つらい言葉や、哀しみを食べて、優しさのかけらをためよう。流れてしまった涙と、こぼれないように抑えた涙を析出して、静かな優しさのかけらをためよう。哀しみは、いずくへとてもゆく所がないので、私の中にたまってゆく。それが深く、すき透ったなら、その美しさだけを人にあげたい。私には「本物」の持ち合わせはないかもしれないが、それでも多少なりとあたたかいものをあげたい。祈るように私を抱きしめるあの人には、そっと、せめてこの心の優しい部分をあげたい。そう思う。
“お前は本当に優しいか”−−否。しかしそうありたいと思うのだ。「滅亡の民」でも本当は構わない。けれど、私を大切に思ってくれる誰かのある限り、おこがましくも生きてゆくのである。“優しさ”は、ほめられるものでもなく、贖罪の街を探す者の一つのあり様なのかもしれない。

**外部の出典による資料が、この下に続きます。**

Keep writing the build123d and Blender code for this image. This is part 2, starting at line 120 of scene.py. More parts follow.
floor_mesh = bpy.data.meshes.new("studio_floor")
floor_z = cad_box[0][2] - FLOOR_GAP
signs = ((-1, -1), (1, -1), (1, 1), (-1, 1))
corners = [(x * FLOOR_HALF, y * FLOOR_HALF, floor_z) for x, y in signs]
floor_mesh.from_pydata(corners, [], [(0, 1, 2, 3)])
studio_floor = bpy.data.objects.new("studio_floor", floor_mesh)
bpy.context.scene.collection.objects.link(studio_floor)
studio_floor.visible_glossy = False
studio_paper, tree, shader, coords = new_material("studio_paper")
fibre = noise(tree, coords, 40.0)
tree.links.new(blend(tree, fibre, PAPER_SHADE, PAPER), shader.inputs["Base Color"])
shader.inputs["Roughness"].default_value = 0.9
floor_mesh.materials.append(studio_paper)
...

私のここに考えた“優しさ”は大平健『やさしさの精神病理』や朝日新聞の「傷つくのがこわい−−『やさしさ』世代の若者たち」などでとりあげられているそれとは異なる。「人間とは何か」と問う時にぶつかる問題であって、日常のコミュニケーションとは少し遠いのかもしれない。しかし私には近いのである。申し訳ない。
ふと、考えてみる。
一日のうちで、一体本当に目と目を合わす相手が何人いるだろうかと。そしてまた、お互いどれぐらいの時間、視線を合わせているのだろうか。
私達人間は、相手を人格者と認めながら、対決する個と個との間で、互いをつなぐ心の絃を模索している。動物と違い、相手は誰でもよいというわけではない。行きずりの人と視線があっても、さして心に動揺は起こらないが、恋人や親友、けんか相手など、人格ある相手と認めたものとの目と目との出会いは、私達に何らかのざわめきを与えずにはおかないものである。
お互いに目を背けないで、心の連帯を築きたいものである。それは厳しいことではあるが、単なる情報流通でしかないコミュニケーションでは、互いの孤独は埋まらない。
“優しさ”とは何か。それは祈りのようなものかもしれない。そんな気がする。